- [Written exercise]
Copy out all of the material exactly.

start

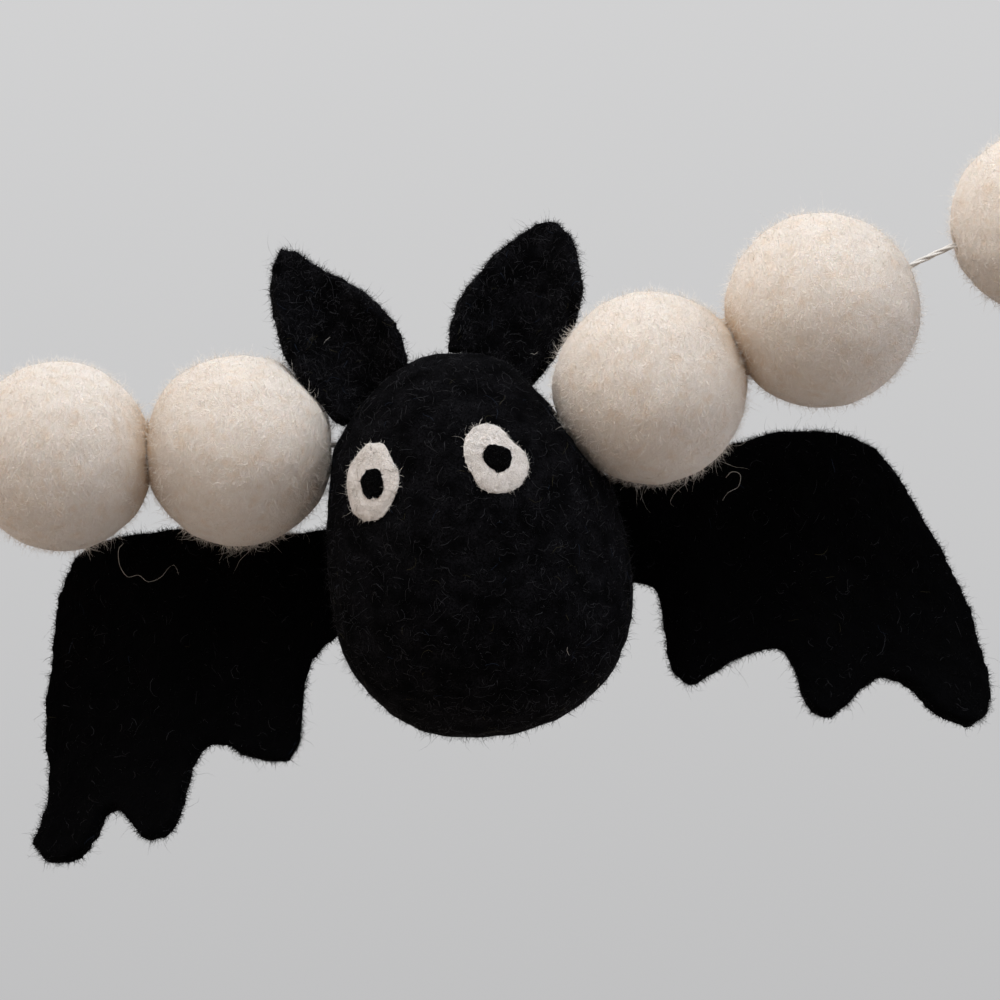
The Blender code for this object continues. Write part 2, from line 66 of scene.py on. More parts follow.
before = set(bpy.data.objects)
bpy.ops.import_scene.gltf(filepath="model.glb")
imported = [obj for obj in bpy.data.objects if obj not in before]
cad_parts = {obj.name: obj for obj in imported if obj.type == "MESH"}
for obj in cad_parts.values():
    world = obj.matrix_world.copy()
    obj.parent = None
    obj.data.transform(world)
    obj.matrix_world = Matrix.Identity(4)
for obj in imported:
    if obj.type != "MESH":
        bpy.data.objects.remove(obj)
CAD_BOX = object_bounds()

MM = 0.001
BODY = "root"
WINGS = ("wing_left", "wing_right")
EARS = ("ear_left", "ear_right")
EYES = ("eye_left", "eye_right")
PUPILS = ("pupil_left", "pupil_right")
BALLS = ("ball_left_outer", "ball_left_inner", "ball_right_inner", "ball_right_middle", "ball_right_outer")
PRESSED = (("ball_left_outer", "ball_left_inner"), ("ball_right_inner", "ball_right_middle"))
PRESSED_BY_BAT = {  # flats on a ball: degrees up from its hole's line, and how far from its middle
    "ball_left_inner": ((0.0, 12.3 * MM), (38.5, 12.05 * MM)),
}

# The cord's way from the left knot to the right one, through the balls and the bat
CORD_ROUTE = (
    (-0.1791, 0.00220, -0.04600),
    (-0.1766, 0.00220, -0.04630),
    (-0.1740, 0.00220, -0.04640),
    (-0.1680, 0.00220, -0.04630),
    (-0.1616, 0.00220, -0.04620),
    (-0.1559, 0.00220, -0.04610),
    (-0.1500, 0.00235, -0.04595),
    (-0.1440, 0.00250, -0.04565),
    (-0.1381, 0.00250, -0.04530),
    (-0.1318, 0.00250, -0.04495),
    (-0.1253, 0.00220, -0.04472),
    (-0.1180, 0.00095, -0.04425),
    (-0.1108, -0.00030, -0.04380),
    (-0.1035, -0.00155, -0.04335),
    (-0.0985, -0.00240, -0.04302),
    (-0.0963, -0.00258, -0.04266),
    (-0.0930, -0.00260, -0.04115),
    (-0.0890, -0.00260, -0.03935),
    (-0.0846, -0.00260, -0.03740),
    (-0.0790, -0.00260, -0.03497),
    (-0.0733, -0.00250, -0.03260),
    (-0.0677, -0.00240, -0.03003),
    (-0.0622, -0.00240, -0.02730),
    (-0.0563, -0.00240, -0.02442),
    (-0.0507, -0.00230, -0.02150),
    (-0.0478, -0.00200, -0.02010),
    (-0.0449, -0.00180, -0.01885),
    (-0.0393, -0.00180, -0.01734),
    (-0.0337, -0.00180, -0.01580),
    (-0.0280, -0.00180, -0.01423),
    (-0.0224, -0.00170, -0.01255),
    (-0.0199, -0.00150, -0.01130),
    (-0.0179, -0.00135, -0.01020),
)
# White threads caught on the wings' fronts: across and up, as shares of the wing's box
CAUGHT_THREADS = {
    "wing_left": ((0.27, 0.955), (0.255, 0.935), (0.26, 0.89), (0.285, 0.855), (0.32, 0.86), (0.35, 0.84),
                  (0.39, 0.855), (0.41, 0.88), (0.43, 0.89), (0.445, 0.86)),
    "wing_right": ((0.36, 0.84), (0.375, 0.86), (0.395, 0.85), (0.39, 0.81), (0.365, 0.79), (0.35, 0.76)),
}
# A hanging loop, seen square on: out from its knot, and across
LOOP_ROUTE = (
    (-0.0012, 0.0003),
    (0.0008, 0.0010),
    (0.0034, 0.0023),
    (0.0074, 0.0035),
    (0.0116, 0.0036),
    (0.0150, 0.0023),
    (0.0165, 0.0000),
    (0.0150, -0.0023),
    (0.0116, -0.0036),
    (0.0074, -0.0035),
    (0.0034, -0.0023),
    (0.0008, -0.0010),
)
KNOTS = {  # its middle, and the tip of its loop
    "left": (Vector((-0.1811, 0.0022, -0.0458)), Vector((-0.1996, 0.0022, -0.0442))),
    "right": (Vector((-0.0161, -0.00124, -0.0092)), Vector((0.0, 0.0, 0.0))),
}


# Settings ---------------------------------------------------------------------------------------


def colour(name, description, default):
    return FloatVectorProperty(
        name=name, description=description, default=default, subtype="COLOR", min=0.0, max=1.0
    )


def length(name, description, default):
    return FloatProperty(name=name, description=description, default=default, unit="LENGTH", precision=5)


class GARLAND_PG_wool(bpy.types.PropertyGroup):
    """Colours of the wool"""

    cream: colour("Cream", "Felt balls where the fibres lie on top", (0.90, 0.84, 0.77))
    cream_deep: colour("Cream, deep", "Felt balls between the fibres", (0.78, 0.69, 0.60))
    # Partly a real stain on random yellowed patches, partly painted warm shade in the crevices between pressed
    # balls, and a warmer, darker tint round the cord's holes
    cream_stain_and_crevice_shade: colour("Stain and crevice shade", "Yellowed patches and creases on the felt balls", (0.70, 0.47, 0.26))
    black: colour("Black", "Bat's felt where the fibres lie on top", (0.0016, 0.0016, 0.0020))
    black_deep: colour("Black, deep", "Bat's felt between the fibres", (0.0006, 0.0006, 0.0008))
    # Painted glints: a lighter colour on the curly strands of the body and ears, as if the light caught them
    black_curl_glint: colour("Black, painted curl glints", "Bat's loose curls where the light takes them", (0.010, 0.010, 0.012))
    white: colour("White", "Wool of the eyes", (0.86, 0.82, 0.79))
    white_deep: colour("White, deep", "Wool of the eyes between the fibres", (0.60, 0.56, 0.53))
    cord: colour("Cord", "Cotton cord", (0.86, 0.85, 0.82))


class GARLAND_PG_fuzz(bpy.types.PropertyGroup):
    """The coat of loose fibres on the felt"""

    density: FloatProperty(name="Density", description="Share of the usual number of fibres", default=1.0)
    length: FloatProperty(name="Length", description="Share of the usual length of a fibre", default=1.0)
    thickness: FloatProperty(name="Thickness", description="Share of the usual thickness", default=1.0)


class GARLAND_PG_cord(bpy.types.PropertyGroup):
    """The cord"""

    diameter: length("Diameter", "Cord's thickness", 0.8 * MM)
    twist: length("Twist", "Length of one full turn of its plies", 7.0 * MM)
    plies: IntProperty(name="Plies", description="Strands twisted together", default=3)


class GARLAND_PG_studio(bpy.types.PropertyGroup):
    """Camera, lights and floor"""

    distance: length("Camera distance", "From the camera to the garland's plane", 0.5)
    view_width: length("View width", "Width of what the camera sees at that distance", 130.2 * MM)
    floor_drop: length("Floor drop", "Height of the garland above the floor", 0.34)
    key_power: FloatProperty(name="Key light", description="Power of the overhead light in watts", default=3.3)


# Small helpers ----------------------------------------------------------------------------------


def only(thing):
    """Select this object alone, and make it the active one."""
    bpy.ops.object.select_all(action="DESELECT")
    thing.select_set(True)
    bpy.context.view_layer.objects.active = thing


def modify(thing, name, kind, **settings):
    """Add a modifier and apply it."""
    only(thing)
    modifier = thing.modifiers.new(name, kind)
    for key, value in settings.items():
        setattr(modifier, key, value)
    bpy.ops.object.modifier_apply(modifier=modifier.name)


def hand_over(piece, slot, *nodes):
    """Let a finished piece ride on the garland, and hide the nodes it stands for. Its slot is not used."""
    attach(piece, BODY)
    if nodes:
        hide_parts(*nodes)
    return piece


def node_middle(node):
    low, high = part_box(node)
    return (low + high) / 2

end

- [Result of this exercise]
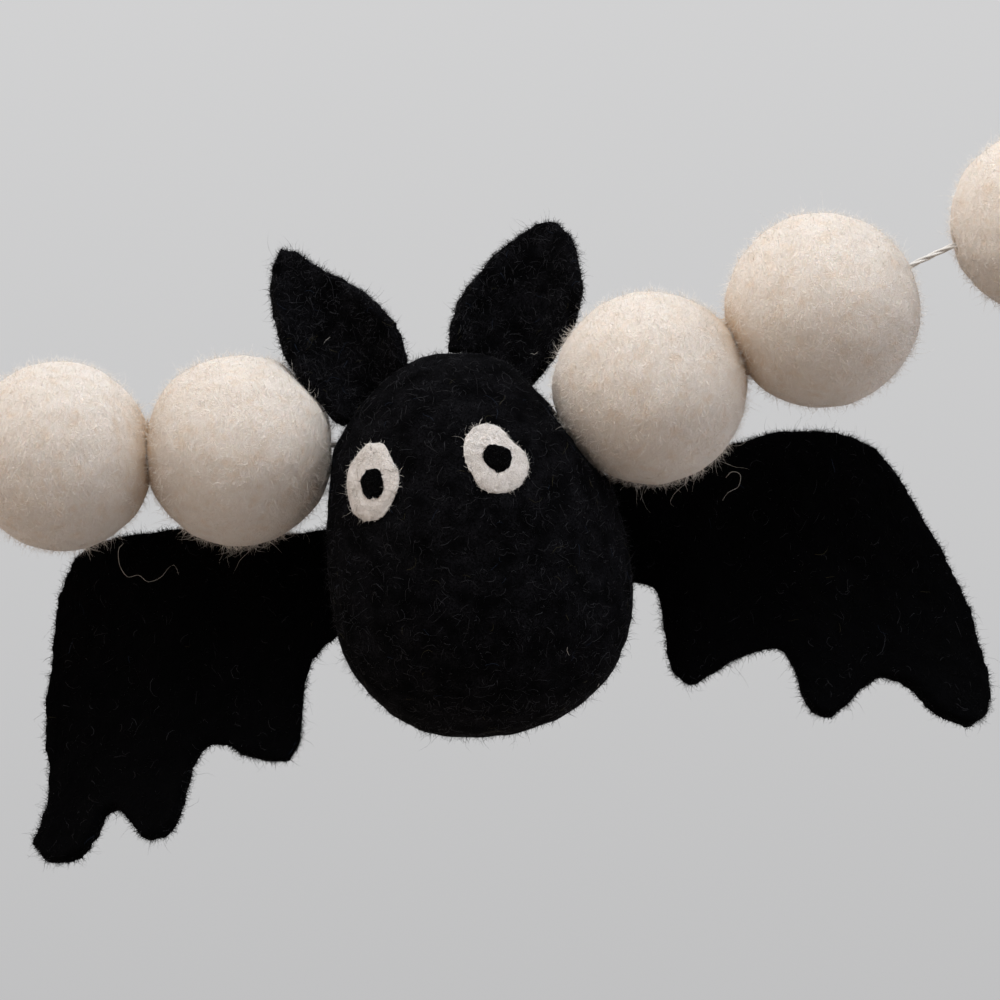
The Blender code for this object continues. Write part 2, from line 66 of scene.py on. More parts follow.
before = set(bpy.data.objects)
bpy.ops.import_scene.gltf(filepath="model.glb")
imported = [obj for obj in bpy.data.objects if obj not in before]
cad_parts = {obj.name: obj for obj in imported if obj.type == "MESH"}
for obj in cad_parts.values():
    world = obj.matrix_world.copy()
    obj.parent = None
    obj.data.transform(world)
    obj.matrix_world = Matrix.Identity(4)
for obj in imported:
    if obj.type != "MESH":
        bpy.data.objects.remove(obj)
CAD_BOX = object_bounds()

MM = 0.001
BODY = "root"
WINGS = ("wing_left", "wing_right")
EARS = ("ear_left", "ear_right")
EYES = ("eye_left", "eye_right")
PUPILS = ("pupil_left", "pupil_right")
BALLS = ("ball_left_outer", "ball_left_inner", "ball_right_inner", "ball_right_middle", "ball_right_outer")
PRESSED = (("ball_left_outer", "ball_left_inner"), ("ball_right_inner", "ball_right_middle"))
PRESSED_BY_BAT = {  # flats on a ball: degrees up from its hole's line, and how far from its middle
    "ball_left_inner": ((0.0, 12.3 * MM), (38.5, 12.05 * MM)),
}

# The cord's way from the left knot to the right one, through the balls and the bat
CORD_ROUTE = (
    (-0.1791, 0.00220, -0.04600),
    (-0.1766, 0.00220, -0.04630),
    (-0.1740, 0.00220, -0.04640),
    (-0.1680, 0.00220, -0.04630),
    (-0.1616, 0.00220, -0.04620),
    (-0.1559, 0.00220, -0.04610),
    (-0.1500, 0.00235, -0.04595),
    (-0.1440, 0.00250, -0.04565),
    (-0.1381, 0.00250, -0.04530),
    (-0.1318, 0.00250, -0.04495),
    (-0.1253, 0.00220, -0.04472),
    (-0.1180, 0.00095, -0.04425),
    (-0.1108, -0.00030, -0.04380),
    (-0.1035, -0.00155, -0.04335),
    (-0.0985, -0.00240, -0.04302),
    (-0.0963, -0.00258, -0.04266),
    (-0.0930, -0.00260, -0.04115),
    (-0.0890, -0.00260, -0.03935),
    (-0.0846, -0.00260, -0.03740),
    (-0.0790, -0.00260, -0.03497),
    (-0.0733, -0.00250, -0.03260),
    (-0.0677, -0.00240, -0.03003),
    (-0.0622, -0.00240, -0.02730),
    (-0.0563, -0.00240, -0.02442),
    (-0.0507, -0.00230, -0.02150),
    (-0.0478, -0.00200, -0.02010),
    (-0.0449, -0.00180, -0.01885),
    (-0.0393, -0.00180, -0.01734),
    (-0.0337, -0.00180, -0.01580),
    (-0.0280, -0.00180, -0.01423),
    (-0.0224, -0.00170, -0.01255),
    (-0.0199, -0.00150, -0.01130),
    (-0.0179, -0.00135, -0.01020),
)
# White threads caught on the wings' fronts: across and up, as shares of the wing's box
CAUGHT_THREADS = {
    "wing_left": ((0.27, 0.955), (0.255, 0.935), (0.26, 0.89), (0.285, 0.855), (0.32, 0.86), (0.35, 0.84),
                  (0.39, 0.855), (0.41, 0.88), (0.43, 0.89), (0.445, 0.86)),
    "wing_right": ((0.36, 0.84), (0.375, 0.86), (0.395, 0.85), (0.39, 0.81), (0.365, 0.79), (0.35, 0.76)),
}
# A hanging loop, seen square on: out from its knot, and across
LOOP_ROUTE = (
    (-0.0012, 0.0003),
    (0.0008, 0.0010),
    (0.0034, 0.0023),
    (0.0074, 0.0035),
    (0.0116, 0.0036),
    (0.0150, 0.0023),
    (0.0165, 0.0000),
    (0.0150, -0.0023),
    (0.0116, -0.0036),
    (0.0074, -0.0035),
    (0.0034, -0.0023),
    (0.0008, -0.0010),
)
KNOTS = {  # its middle, and the tip of its loop
    "left": (Vector((-0.1811, 0.0022, -0.0458)), Vector((-0.1996, 0.0022, -0.0442))),
    "right": (Vector((-0.0161, -0.00124, -0.0092)), Vector((0.0, 0.0, 0.0))),
}


# Settings ---------------------------------------------------------------------------------------


def colour(name, description, default):
    return FloatVectorProperty(
        name=name, description=description, default=default, subtype="COLOR", min=0.0, max=1.0
    )


def length(name, description, default):
    return FloatProperty(name=name, description=description, default=default, unit="LENGTH", precision=5)


class GARLAND_PG_wool(bpy.types.PropertyGroup):
    """Colours of the wool"""

    cream: colour("Cream", "Felt balls where the fibres lie on top", (0.90, 0.84, 0.77))
    cream_deep: colour("Cream, deep", "Felt balls between the fibres", (0.78, 0.69, 0.60))
    # Partly a real stain on random yellowed patches, partly painted warm shade in the crevices between pressed
    # balls, and a warmer, darker tint round the cord's holes
    cream_stain_and_crevice_shade: colour("Stain and crevice shade", "Yellowed patches and creases on the felt balls", (0.70, 0.47, 0.26))
    black: colour("Black", "Bat's felt where the fibres lie on top", (0.0016, 0.0016, 0.0020))
    black_deep: colour("Black, deep", "Bat's felt between the fibres", (0.0006, 0.0006, 0.0008))
    # Painted glints: a lighter colour on the curly strands of the body and ears, as if the light caught them
    black_curl_glint: colour("Black, painted curl glints", "Bat's loose curls where the light takes them", (0.010, 0.010, 0.012))
    white: colour("White", "Wool of the eyes", (0.86, 0.82, 0.79))
    white_deep: colour("White, deep", "Wool of the eyes between the fibres", (0.60, 0.56, 0.53))
    cord: colour("Cord", "Cotton cord", (0.86, 0.85, 0.82))


class GARLAND_PG_fuzz(bpy.types.PropertyGroup):
    """The coat of loose fibres on the felt"""

    density: FloatProperty(name="Density", description="Share of the usual number of fibres", default=1.0)
    length: FloatProperty(name="Length", description="Share of the usual length of a fibre", default=1.0)
    thickness: FloatProperty(name="Thickness", description="Share of the usual thickness", default=1.0)


class GARLAND_PG_cord(bpy.types.PropertyGroup):
    """The cord"""

    diameter: length("Diameter", "Cord's thickness", 0.8 * MM)
    twist: length("Twist", "Length of one full turn of its plies", 7.0 * MM)
    plies: IntProperty(name="Plies", description="Strands twisted together", default=3)


class GARLAND_PG_studio(bpy.types.PropertyGroup):
    """Camera, lights and floor"""

    distance: length("Camera distance", "From the camera to the garland's plane", 0.5)
    view_width: length("View width", "Width of what the camera sees at that distance", 130.2 * MM)
    floor_drop: length("Floor drop", "Height of the garland above the floor", 0.34)
    key_power: FloatProperty(name="Key light", description="Power of the overhead light in watts", default=3.3)


# Small helpers ----------------------------------------------------------------------------------


def only(thing):
    """Select this object alone, and make it the active one."""
    bpy.ops.object.select_all(action="DESELECT")
    thing.select_set(True)
    bpy.context.view_layer.objects.active = thing


def modify(thing, name, kind, **settings):
    """Add a modifier and apply it."""
    only(thing)
    modifier = thing.modifiers.new(name, kind)
    for key, value in settings.items():
        setattr(modifier, key, value)
    bpy.ops.object.modifier_apply(modifier=modifier.name)


def hand_over(piece, slot, *nodes):
    """Let a finished piece ride on the garland, and hide the nodes it stands for. Its slot is not used."""
    attach(piece, BODY)
    if nodes:
        hide_parts(*nodes)
    return piece


def node_middle(node):
    low, high = part_box(node)
    return (low + high) / 2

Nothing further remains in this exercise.